Task to carry out: Reproduce exactly the opening lines of the listing, stopping after the line that contains "2, 3]], material)" and including it.
## begin
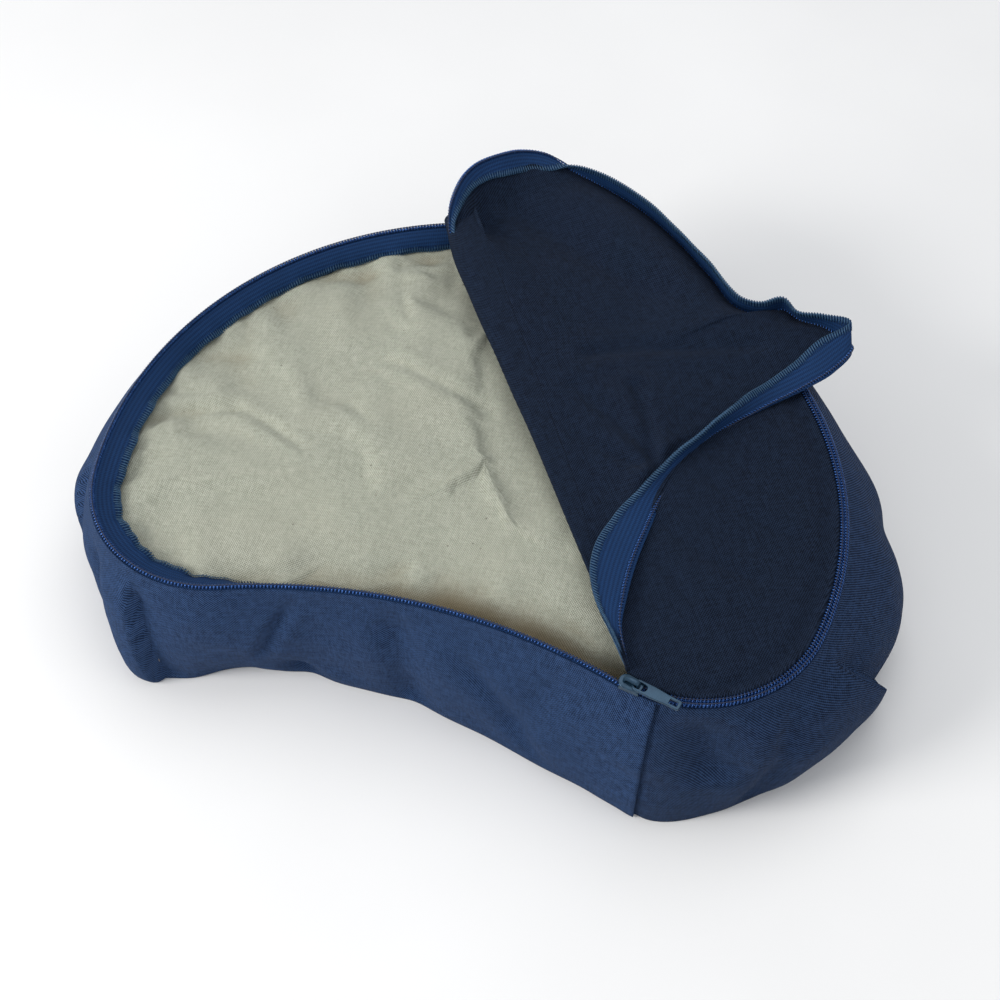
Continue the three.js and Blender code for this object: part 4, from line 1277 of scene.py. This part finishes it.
def pale_floor():
    material, tree, shader = new_material("pale_floor")
    place = tree.nodes.new("ShaderNodeTexCoord").outputs["Object"]
    tone = ramp(tree, noise(tree, place, 3.0), 0.3, 0.7)
    colour = blend_colours(tree, tone, (0.86, 0.86, 0.86, 1), (0.9, 0.9, 0.9, 1))
    feed(tree, shader, {"Base Color": colour, "Roughness": 0.9})
    size = 6.0
    corners = [(-size, -size), (size, -size), (size, size), (-size, size)]
    points = [(x, y, FLOOR - 0.0005) for x, y in corners]
    mesh_object("floor", points, [[0, 1, 2, 3]], material)


def lamp(name, place, aim, size, power, colour=(1, 1, 1)):
    light = bpy.data.lights.new(name, "AREA")
    light.shape = "DISK"
    light.size = size
    light.energy = power
    light.color = colour
    holder = bpy.data.objects.new(name, light)
    holder.location = place
    holder.rotation_euler = (Vector(aim) - Vector(place)).to_track_quat("-Z", "Y").to_euler()
    bpy.context.scene.collection.objects.link(holder)


def camera():
    azimuth, elevation = math.radians(CAMERA_AZIMUTH), math.radians(CAMERA_ELEVATION)
    back = Vector((
        math.sin(azimuth) * math.cos(elevation), -math.cos(azimuth) * math.cos(elevation),
        math.sin(elevation),
    ))
    data = bpy.data.cameras.new("camera")
    data.sensor_width = 36
    data.lens = LENS
    holder = bpy.data.objects.new("camera", data)
    holder.location = (cad_low + cad_high) / 2 + AIM + back * CAMERA_DISTANCE
    holder.rotation_euler = (-back).to_track_quat("-Z", "Y").to_euler()
    bpy.context.scene.collection.objects.link(holder)
    bpy.context.scene.camera = holder


pale_floor()
camera()
lamp("key", (-1.4, -1.1, 1.05), (0, 0, 0.05), 0.9, 27, (1.0, 0.98, 0.95))
lamp("fill", (1.2, -0.5, 1.1), (0, 0, 0.05), 1.2, 1.5)
lamp("top", (0.1, 0.5, 1.8), (0, 0, 0.05), 1.4, 8)
world = bpy.data.worlds.new("world")
bpy.context.scene.world = world
world.use_nodes = True
backdrop = world.node_tree.nodes["Background"].inputs
backdrop["Color"].default_value = (0.95, 0.97, 1.0, 1)
backdrop["Strength"].default_value = WORLD_LIGHT
bpy.context.scene.view_settings.view_transform = "Standard"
## end
The output:
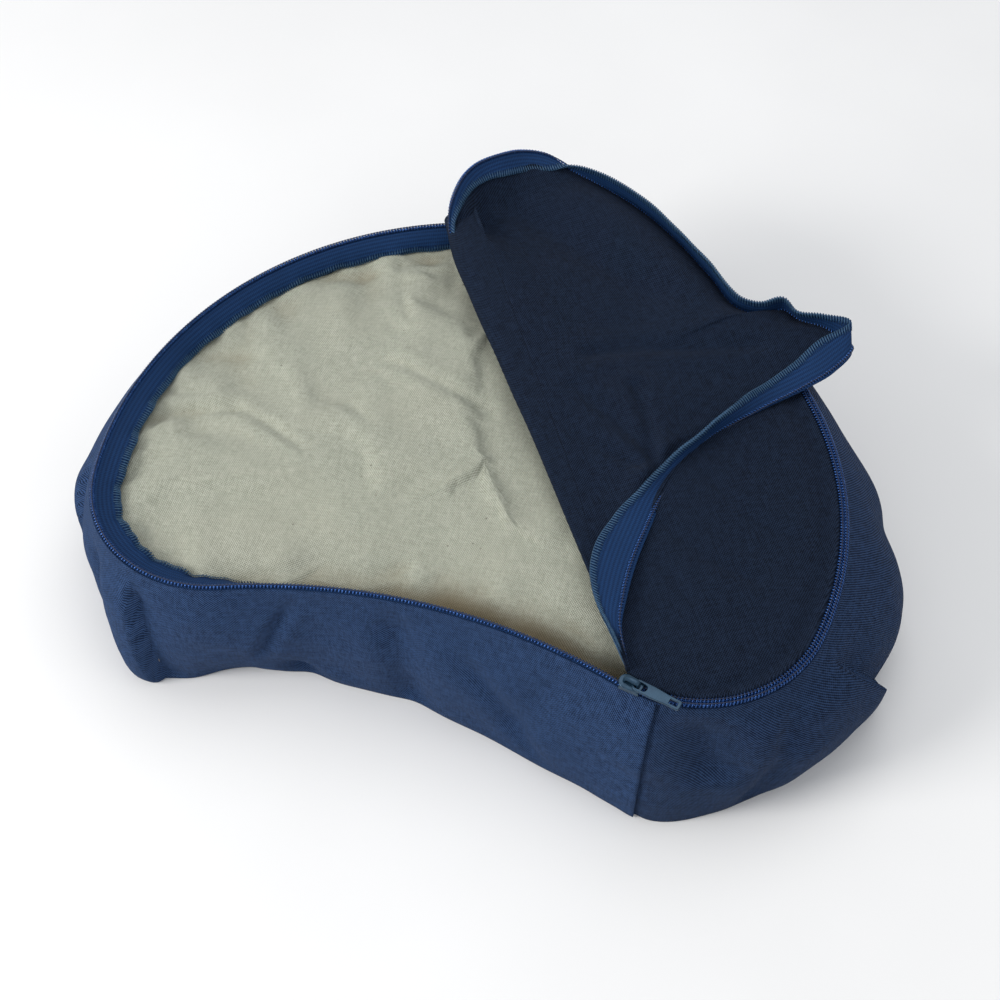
Continue the three.js and Blender code for this object: part 4, from line 1277 of scene.py. This part finishes it.
def pale_floor():
    material, tree, shader = new_material("pale_floor")
    place = tree.nodes.new("ShaderNodeTexCoord").outputs["Object"]
    tone = ramp(tree, noise(tree, place, 3.0), 0.3, 0.7)
    colour = blend_colours(tree, tone, (0.86, 0.86, 0.86, 1), (0.9, 0.9, 0.9, 1))
    feed(tree, shader, {"Base Color": colour, "Roughness": 0.9})
    size = 6.0
    corners = [(-size, -size), (size, -size), (size, size), (-size, size)]
    points = [(x, y, FLOOR - 0.0005) for x, y in corners]
    mesh_object("floor", points, [[0, 1, 2, 3]], material)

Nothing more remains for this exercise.